··· DATA ENTRIES

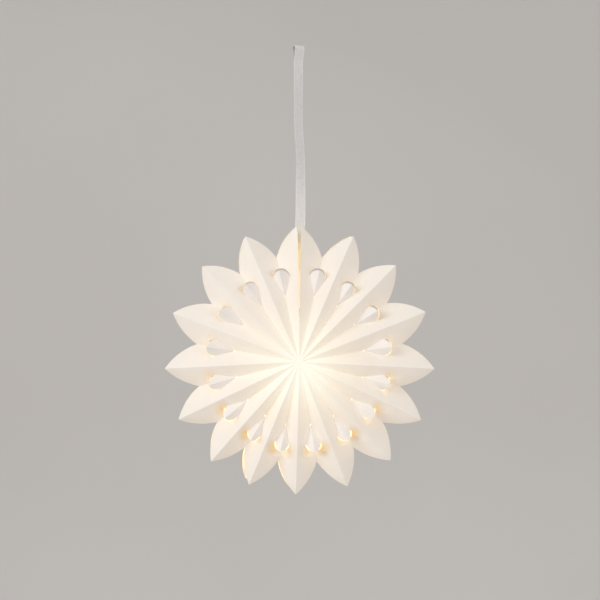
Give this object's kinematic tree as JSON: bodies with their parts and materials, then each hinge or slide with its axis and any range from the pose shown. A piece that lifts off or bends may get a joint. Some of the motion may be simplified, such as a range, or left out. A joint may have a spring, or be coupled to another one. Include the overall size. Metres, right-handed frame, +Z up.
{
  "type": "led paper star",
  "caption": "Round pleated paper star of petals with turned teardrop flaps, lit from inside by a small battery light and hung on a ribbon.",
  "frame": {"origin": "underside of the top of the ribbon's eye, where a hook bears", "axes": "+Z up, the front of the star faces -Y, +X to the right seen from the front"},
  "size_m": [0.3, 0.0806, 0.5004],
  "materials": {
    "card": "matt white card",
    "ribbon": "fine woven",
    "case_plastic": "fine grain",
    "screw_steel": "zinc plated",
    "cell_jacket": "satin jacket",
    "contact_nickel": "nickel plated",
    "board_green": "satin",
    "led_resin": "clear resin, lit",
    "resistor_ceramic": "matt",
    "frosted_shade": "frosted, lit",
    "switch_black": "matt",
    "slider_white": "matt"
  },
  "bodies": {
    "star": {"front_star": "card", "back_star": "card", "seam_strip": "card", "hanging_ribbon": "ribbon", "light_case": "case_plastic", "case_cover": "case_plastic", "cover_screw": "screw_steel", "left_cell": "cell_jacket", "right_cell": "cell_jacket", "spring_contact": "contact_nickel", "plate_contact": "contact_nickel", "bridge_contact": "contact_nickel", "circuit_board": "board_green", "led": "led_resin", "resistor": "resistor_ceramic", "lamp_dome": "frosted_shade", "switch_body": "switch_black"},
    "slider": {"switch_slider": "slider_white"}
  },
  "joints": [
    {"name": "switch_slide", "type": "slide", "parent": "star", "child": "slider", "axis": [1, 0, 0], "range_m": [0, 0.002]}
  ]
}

······
··· DATA ENTRIES

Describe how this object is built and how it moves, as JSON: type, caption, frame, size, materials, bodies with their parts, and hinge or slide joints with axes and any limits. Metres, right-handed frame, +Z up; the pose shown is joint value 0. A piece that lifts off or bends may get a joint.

······
··· DATA ENTRIES

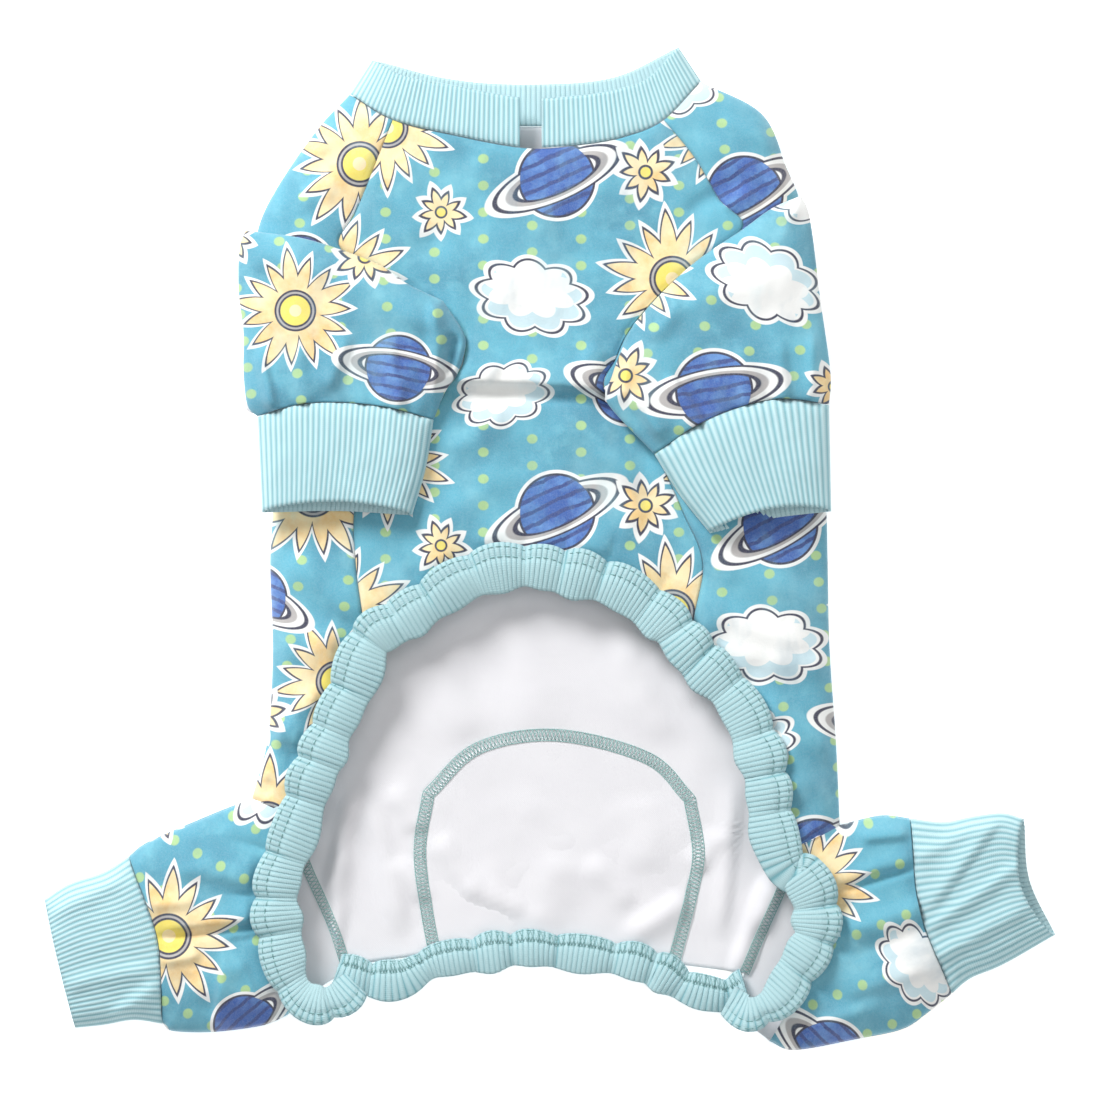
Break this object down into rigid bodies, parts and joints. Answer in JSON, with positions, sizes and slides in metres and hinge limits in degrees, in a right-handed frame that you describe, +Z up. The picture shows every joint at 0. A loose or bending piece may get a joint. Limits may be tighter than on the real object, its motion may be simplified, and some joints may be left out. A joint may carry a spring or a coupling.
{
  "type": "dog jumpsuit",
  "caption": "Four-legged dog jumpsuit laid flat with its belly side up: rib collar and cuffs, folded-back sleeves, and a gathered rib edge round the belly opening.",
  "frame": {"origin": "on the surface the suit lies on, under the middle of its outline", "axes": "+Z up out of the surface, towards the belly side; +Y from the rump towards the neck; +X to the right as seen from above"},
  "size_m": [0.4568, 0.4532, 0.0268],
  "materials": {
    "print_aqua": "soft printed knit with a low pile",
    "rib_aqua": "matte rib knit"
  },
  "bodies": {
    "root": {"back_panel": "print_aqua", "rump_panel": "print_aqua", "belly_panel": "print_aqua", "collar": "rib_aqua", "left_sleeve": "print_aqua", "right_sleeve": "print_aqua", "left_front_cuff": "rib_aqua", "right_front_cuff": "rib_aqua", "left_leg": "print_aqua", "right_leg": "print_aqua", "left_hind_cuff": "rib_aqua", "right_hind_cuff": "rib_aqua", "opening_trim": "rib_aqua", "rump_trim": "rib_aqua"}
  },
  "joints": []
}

······

▶ **TASK OBJECTIVE**
Gather each line from the entries above that includes the word "axis".

▶ **IN RESPONSE**
Give this object's kinematic tree as JSON: bodies with their parts and materials, then each hinge or slide with its axis and any range from the pose shown. A piece that lifts off or bends may get a joint. Some of the motion may be simplified, such as a range, or left out. A joint may have a spring, or be coupled to another one. Include the overall size. Metres, right-handed frame, +Z up.
    {"name": "switch_slide", "type": "slide", "parent": "star", "child": "slider", "axis": [1, 0, 0], "range_m": [0, 0.002]}